6. Will You Love Me In December As You Do In May - Ernest Ball and disavowed mayor Jimmy Walker

Yes, of course I learned this song from John Linnell. My favorite recording is from a wax cylinder. There's some real sweet turnarounds in this piece. When I play it in class, my coworker tauntingly asks if I'm playing "When The Saints Go Marching In." Please.

7. This World Is Not My Home - Jim Reeves

Yes, I learned this song from Kentucky Route Zero. That scene stopped me dead in my tracks. Another case of "don't sing the lyrics for the children!" Next update you'll see For The Sake Of The Song or something here. Good Year For The Roses.

8. Have You Seen My Love - Barenaked Ladies

Don't sing!! There's enough to play here anyway, with the vocal melody and the nylon-stringed lead, and the upright bass harmonizing. The instrumental makes me want to cry. Also knowing Steve, who sang and wrote this, later divorced his wife.

9. Galaxy Of The Lost - Lightspeed Champion

I keep this in my pocket unless I'm feeling feisty. Some of those turns come a little quick for my fingers. If it matches the energy of the room, I go for it. Sounds mournful at times, angry at others. Kids need variation of emotion to know their own emotions are valid.

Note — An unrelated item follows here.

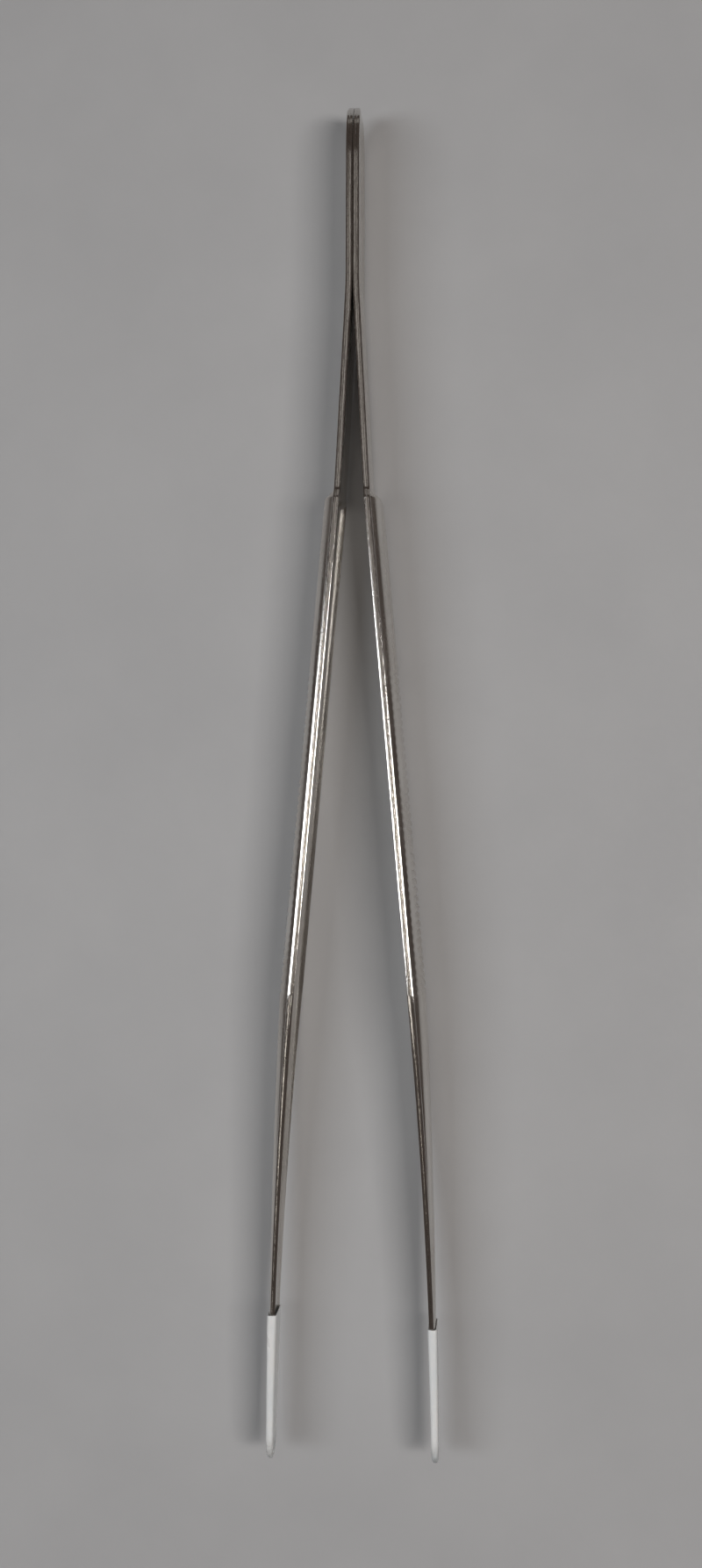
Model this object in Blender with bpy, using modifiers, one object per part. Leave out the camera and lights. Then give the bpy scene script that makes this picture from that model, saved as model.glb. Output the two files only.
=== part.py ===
"""Pinch tweezers lying on their side edges, at rest and open. Metres, +Z up.

Two pressed steel blades are welded together at the butt and bow apart towards the tips. Each
blade is one strip: a flat welded end, a flat narrow spring, a 45 degree shoulder, a wider grip
pressed into a shallow outward channel with cross grooves on its outer face, and a taper that
grows thinner and flatter down to a rounded tip inside a plastic sleeve.

X runs across the opening, Y along the tweezers with the butt at +Y, and the blades' width is
along Z. The origin is at the centre of the footprint. Places along a blade are stations, which
are distances from the butt's end. Each blade is split at the middle of its spring, where a
hinge stands in for the bending steel.
"""

import math

import bmesh
import bpy
import numpy as np
from mathutils import Vector

# Lengths along the blade
OVERALL_LENGTH = 0.160
BUTT_ROUNDING = 0.0060
WELD_LENGTH = 0.0195
WELD_BEND = 0.0040
SPRING_LENGTH = 0.0260
SHOULDER_LENGTH = 0.0011
SHOULDER_BEND = 0.0050
CHANNEL_RUN_IN = 0.0013
GRIP_LENGTH = 0.0580
TIP_ROUNDING = 0.0025
SLEEVE_NOSE = 0.0022
LEFT_SLEEVE_LENGTH = 0.0176
RIGHT_SLEEVE_LENGTH = 0.0164

# Widths, along Z
STRIP_WIDTH = 0.0086
GRIP_WIDTH = 0.0100
TIP_WIDTH = 0.0040
TAPER_EASE = 1.25

# Thicknesses and depths, along X
SHEET = 0.00078
TIP_SHEET = 0.00050
WELD_GAP = 0.00006
GRIP_CROWN = 0.00112
CHANNEL_SQUARENESS = 4

# Slope of each stretch away from the middle plane, in degrees
SPRING_SLOPE = 3.1
GRIP_SLOPE = 5.1
TIP_SLOPE = 1.0

# Cross grooves on the grip's outer face
GROOVE_LEAD = 0.0200
GROOVED_LENGTH = 0.0380
GROOVE_PITCH = 0.0010
GROOVE_DEPTH = 0.00028
GROOVE_FADE = 0.45

# Plastic sleeves
SLEEVE_WALL = 0.00019
SLEEVE_FIT = 0.00009
SLEEVE_CORNER = 0.00020

# Hinge that stands in for the bending spring
HINGE_SPLIT = 0.0003

# Faces
FACES_ACROSS = 12
CORNER_FACES = 4
ROUNDING_FACES = 7
SLEEVE_ROWS = 8
ROW_SPACING = 0.0040
BOW_STEPS = 640
SAME_PLACE = 0.000002

# Places along the blade that follow from the lengths
SHOULDER_START = WELD_LENGTH + SPRING_LENGTH
GRIP_START = SHOULDER_START + SHOULDER_LENGTH
GRIP_END = GRIP_START + GRIP_LENGTH
STEEL_END = OVERALL_LENGTH - SLEEVE_NOSE
HINGE = WELD_LENGTH + SPRING_LENGTH / 2
GROOVES = round(GROOVED_LENGTH / GROOVE_PITCH)
GROOVE_START = GRIP_START + GROOVE_LEAD
GROOVE_END = GROOVE_START + GROOVES * GROOVE_PITCH
MIDDLE = GRIP_WIDTH / 2

STEEL = {"colour": (0.66, 0.64, 0.61, 1.0), "metallic": 1.0, "roughness": 0.24}
PLASTIC = {"colour": (0.80, 0.81, 0.79, 1.0), "metallic": 0.0, "roughness": 0.42}


def ease(value):
    """0 to 1 with no corner at either end."""
    t = min(max(value, 0.0), 1.0)
    return t * t * (3.0 - 2.0 * t)


def bow_curve():
    """Stations and the blade's inner face at each, as a distance from the middle plane."""
    bends = (
        (0.0, 0.0),
        (WELD_LENGTH, 0.0),
        (WELD_LENGTH + WELD_BEND, SPRING_SLOPE),
        (SHOULDER_START - SHOULDER_BEND / 2, SPRING_SLOPE),
        (SHOULDER_START + SHOULDER_BEND / 2, GRIP_SLOPE),
        (GRIP_END, GRIP_SLOPE),
        (OVERALL_LENGTH, TIP_SLOPE),
    )
    places, slopes = zip(*bends)
    stations = np.linspace(0.0, OVERALL_LENGTH, BOW_STEPS + 1)
    rise = np.tan(np.radians(np.interp(stations, places, slopes)))
    steps = (rise[1:] + rise[:-1]) / 2 * np.diff(stations)
    return stations, WELD_GAP / 2 + np.concatenate(([0.0], np.cumsum(steps)))


BOW = bow_curve()


def inner_face(station):
    """Distance from the middle plane to the blade's inner face, at its rims."""
    return float(np.interp(station, *BOW))


def taper(station):
    """How far along the taper a station is: 0 at the grip's end and 1 at the steel's end."""
    return min(max((station - GRIP_END) / (STEEL_END - GRIP_END), 0.0), 1.0)


def full_width(station):
    """Blade width before its ends are rounded."""
    if station < GRIP_END:
        shoulder = min(max((station - SHOULDER_START) / SHOULDER_LENGTH, 0.0), 1.0)
        return STRIP_WIDTH + (GRIP_WIDTH - STRIP_WIDTH) * shoulder
    return TIP_WIDTH + (GRIP_WIDTH - TIP_WIDTH) * (1.0 - taper(station)) ** TAPER_EASE


def rounded(distance, length):
    """Share of the full width at this distance from a rounded end."""
    left = 1.0 - min(distance / length, 1.0)
    return math.sqrt(1.0 - left * left)


def half_width(station):
    ends = rounded(station, BUTT_ROUNDING) * rounded(STEEL_END - station, TIP_ROUNDING)
    return full_width(station) / 2 * ends


def sheet(station):
    return SHEET + (TIP_SHEET - SHEET) * taper(station)


def crown(station):
    """Depth of the pressed channel."""
    run_in = ease((station - SHOULDER_START) / CHANNEL_RUN_IN)
    return GRIP_CROWN * run_in * (1.0 - taper(station))


def groove(station, across):
    """Depth of the cross grooves, which fade out before the rims."""
    if not GROOVE_START < station < GROOVE_END:
        return 0.0
    phase = (station - GROOVE_START) / GROOVE_PITCH % 1.0
    vee = 1.0 - abs(2.0 * phase - 1.0)
    return GROOVE_DEPTH * vee * ease((1.0 - abs(across)) / GROOVE_FADE)


def blade_rows(first, last):
    """Stations of a blade's rows of faces, closer together where its shape changes."""
    rounding = 1.0 - np.cos(np.linspace(0.16, math.pi / 2, ROUNDING_FACES))
    plain = np.concatenate(
        (
            BUTT_ROUNDING * rounding,
            STEEL_END - TIP_ROUNDING * rounding,
            np.linspace(WELD_LENGTH, WELD_LENGTH + WELD_BEND, 4),
            SHOULDER_START + np.linspace(-0.5, 0.0, 3) * SHOULDER_BEND,
            np.linspace(SHOULDER_START, GRIP_START, 3),
            np.linspace(GRIP_START, SHOULDER_START + CHANNEL_RUN_IN, 3),
            np.arange(GRIP_START + ROW_SPACING, STEEL_END - TIP_ROUNDING, ROW_SPACING),
        )
    )
    plain = plain[(plain < GROOVE_START) | (plain > GROOVE_END)]
    vees = np.linspace(GROOVE_START, GROOVE_END, 2 * GROOVES + 1)
    inside = [s for s in np.concatenate((plain, vees)) if first < s < last]
    rows = [first]
    for station in sorted(inside):
        if station - rows[-1] > GROOVE_PITCH / 8 and last - station > GROOVE_PITCH / 8:
            rows.append(float(station))
    return rows + [last]


def sheet_grid(across, along):
    """A flat grid, with each vertex's share of the way across (-1 to 1) and its row."""
    shape = bmesh.new()
    bmesh.ops.create_grid(shape, x_segments=across, y_segments=along, size=1.0)
    places = {v: (v.co.x, round((v.co.y + 1.0) / 2.0 * along)) for v in shape.verts}
    return shape, places


def finish(shape, name, side, origin, look, collection, parent=None):
    """Turns the shape, modelled on the right side, into an object with its origin at a joint."""
    for vertex in shape.verts:
        vertex.co.x *= side
        vertex.co -= origin
    bmesh.ops.remove_doubles(shape, verts=shape.verts, dist=SAME_PLACE)
    bmesh.ops.recalc_face_normals(shape, faces=shape.faces)
    mesh = bpy.data.meshes.new(name)
    shape.to_mesh(mesh)
    shape.free()
    mesh.shade_smooth()
    mesh.set_sharp_from_angle(angle=math.radians(35))
    piece = bpy.data.objects.new(name, mesh)
    collection.objects.link(piece)
    mesh.materials.append(material(name, look))
    if parent is None:
        piece.location = origin
    else:
        piece.parent = parent
    return piece


def material(name, look):
    made = bpy.data.materials.new(f"{name}_finish")
    made.use_nodes = True
    shader = made.node_tree.nodes["Principled BSDF"]
    shader.inputs["Base Color"].default_value = look["colour"]
    shader.inputs["Metallic"].default_value = look["metallic"]
    shader.inputs["Roughness"].default_value = look["roughness"]
    return made


def along_y(station):
    return OVERALL_LENGTH / 2 - station


def blade(name, side, first, last, origin, collection):
    """A stretch of one blade: its inner face as a sheet, given its thickness outwards."""
    rows = blade_rows(first, last)
    shape, places = sheet_grid(FACES_ACROSS, len(rows) - 1)
    inner = list(shape.verts)
    raised = bmesh.ops.extrude_face_region(shape, geom=shape.faces[:] + shape.edges[:] + inner,
                                           use_keep_orig=True)
    outer = [v for v in raised["geom"] if isinstance(v, bmesh.types.BMVert)]
    for vertex in outer:
        row = round((vertex.co.y + 1.0) / 2.0 * (len(rows) - 1))
        places[vertex] = (vertex.co.x, row)
    outer = set(outer)
    for vertex, (across, row) in places.items():
        station = rows[row]
        half = half_width(station)
        x = inner_face(station) + crown(station) * (1.0 - abs(across) ** CHANNEL_SQUARENESS)
        if vertex in outer:
            x += sheet(station) - groove(station, across)
        vertex.co = (x, along_y(station), MIDDLE + across * half)
    return finish(shape, name, side, origin, STEEL, collection)


def sleeve_ring(number, depth, width):
    """Point of a round-cornered rectangle, as (x, z) from its centre."""
    corner, step = divmod(number, CORNER_FACES)
    turn = math.radians(90.0) * (corner + step / (CORNER_FACES - 1))
    radius = min(SLEEVE_CORNER, depth, width)
    reach_x = (depth - radius) * (1 if corner in (0, 3) else -1)
    reach_z = (width - radius) * (1 if corner in (0, 1) else -1)
    return reach_x + radius * math.cos(turn), reach_z + radius * math.sin(turn)


def sleeve(name, side, length, origin, collection, arm):
    """A sleeve closed at its nose: a rolled sheet round the blade's tip, thickened outwards."""
    start = OVERALL_LENGTH - length
    end = OVERALL_LENGTH - SLEEVE_WALL
    nose = 1.0 - np.cos(np.linspace(0.0, math.pi / 2, ROUNDING_FACES))
    straight = np.linspace(start, end - TIP_ROUNDING, SLEEVE_ROWS)
    rows = np.concatenate((straight, (end - TIP_ROUNDING * nose)[::-1][1:]))
    sides = 4 * CORNER_FACES
    shape, places = sheet_grid(sides, len(rows) - 1)
    for vertex, (across, row) in places.items():
        station = float(rows[row])
        number = round((across + 1.0) / 2.0 * sides) % sides
        blunt = rounded(end - station, TIP_ROUNDING)
        depth = (sheet(station) + crown(station)) / 2 + SLEEVE_FIT
        width = (full_width(station) / 2 + SLEEVE_FIT) * blunt
        centre = inner_face(station) + (sheet(station) + crown(station)) / 2
        x, z = sleeve_ring(number, depth * math.sqrt(blunt), width)
        vertex.co = (centre + x, along_y(station), MIDDLE + z)
    piece = finish(shape, name, side, origin, PLASTIC, collection, parent=arm)
    wall = piece.modifiers.new("wall", "SOLIDIFY")
    wall.thickness = SLEEVE_WALL
    wall.offset = 1.0
    wall.use_even_offset = True
    return piece


def clear_scene():
    for leftover in list(bpy.data.objects):
        bpy.data.objects.remove(leftover, do_unlink=True)


def main():
    clear_scene()
    parts = bpy.data.collections.new("pinch_tweezers")
    bpy.context.scene.collection.children.link(parts)
    half_sheet = SHEET / 2
    for hand, side, sleeve_length in (
        ("left", -1, LEFT_SLEEVE_LENGTH),
        ("right", 1, RIGHT_SLEEVE_LENGTH),
    ):
        butt = Vector((side * (WELD_GAP / 2 + half_sheet), along_y(0.0), MIDDLE))
        hinge = Vector((side * (inner_face(HINGE) + half_sheet), along_y(HINGE), MIDDLE))
        blade(f"{hand}_blade_butt", side, 0.0, HINGE - HINGE_SPLIT / 2, butt, parts)
        arm = blade(f"{hand}_blade_arm", side, HINGE + HINGE_SPLIT / 2, STEEL_END, hinge, parts)
        sleeve(f"{hand}_tip_sleeve", side, sleeve_length, hinge, parts, arm)


main()
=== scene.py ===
"""Pinch tweezers in plated steel with milky plastic tip sleeves, lying open on a pale floor.

The file is laid out as an add-on and run as a script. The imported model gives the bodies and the
box; the blades and sleeves shown here stand for its nodes. Metres, +Z up. X runs across the
opening and Y along the tweezers, with the welded butt at +Y. Places along a blade are stations,
which are distances from the butt's end.
"""

import math

import bmesh
import bpy
import numpy as np
from bpy.props import FloatProperty, FloatVectorProperty, IntProperty, PointerProperty
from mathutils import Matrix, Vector, noise


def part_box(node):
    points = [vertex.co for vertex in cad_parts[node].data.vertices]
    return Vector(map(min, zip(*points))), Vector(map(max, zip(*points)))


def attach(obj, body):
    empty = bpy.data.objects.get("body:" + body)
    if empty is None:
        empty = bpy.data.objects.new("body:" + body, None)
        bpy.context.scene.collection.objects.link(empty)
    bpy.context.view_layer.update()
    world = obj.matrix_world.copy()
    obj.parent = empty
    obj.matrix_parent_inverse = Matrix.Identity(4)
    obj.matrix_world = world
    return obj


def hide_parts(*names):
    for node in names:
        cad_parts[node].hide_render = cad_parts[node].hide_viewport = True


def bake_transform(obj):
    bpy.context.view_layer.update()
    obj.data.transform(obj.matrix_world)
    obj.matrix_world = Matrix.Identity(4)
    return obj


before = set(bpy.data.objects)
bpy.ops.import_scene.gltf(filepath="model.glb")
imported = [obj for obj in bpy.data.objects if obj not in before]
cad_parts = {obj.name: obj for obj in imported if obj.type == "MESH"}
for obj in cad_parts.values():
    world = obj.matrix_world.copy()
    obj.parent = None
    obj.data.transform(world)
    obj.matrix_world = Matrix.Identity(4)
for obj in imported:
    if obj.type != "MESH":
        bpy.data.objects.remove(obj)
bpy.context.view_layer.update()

bl_info = {
    "name": "Pinch tweezers",
    "version": (1, 0, 0),
    "blender": (4, 5, 0),
    "location": "3D View > Sidebar > Tweezers",
    "description": "Sprung steel tweezers with a cross-grooved grip and plastic tip sleeves",
    "category": "Add Mesh",
}

STRIP_LOW, STRIP_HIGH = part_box("right_blade_butt")
GRIP_LOW, GRIP_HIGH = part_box("right_blade_arm")
LENGTH = 0.160
BUTT_END = LENGTH / 2
MIDDLE = (GRIP_LOW.z + GRIP_HIGH.z) / 2
HANDS = {"left": -1, "right": 1}

BOW_STEPS = 640
BUTT_WORN_SHARE = 0.45
CROWN_TAPER = 1.5
END_ROWS = 12
SHOULDER_ROWS = 10
RUN_IN_ROWS = 6
SHOULDER_MARGIN = 0.0004
CLOSEST_ROWS = 0.00003
SAME_PLACE = 0.000002

ROLL_RUN_IN = 0.012
ROLL_RUN_OUT = 0.02
ROLL_WAVES = 900.0
ROLL_VARIES = 0.5

CORNER_TURNS = (30.0, 60.0, 90.0)
INNER_BAND_END = 0.42
CREASE_PLACE = 0.50
OUTER_BAND_START = 0.58
OUTER_BAND_LEAN = 0.3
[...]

10. Corn Salad Is A Benefit - OK Glass

OK, technically I started writing this song at work and took it home and added all the images of decaying Americana and existential awe. But I do play it a lot.

My own lullabies

Usually I fall asleep listening to some inane/inconsequential podcast, or watching something on Youtube that I've seen a hundred times before. But when I do put on music to sleep, I put on a Christine Bougie record or the Isao Tomita Debussy record. I also absolutely love the Brothers Creeggan record Sleepyhead, which is indeed quite gentle and sleepy, but I love it too much to sleep through it. I used to try to sleep to Imogen Heap's Ellipse and Funki Porcini's Fast Asleep but they had the opposite effect.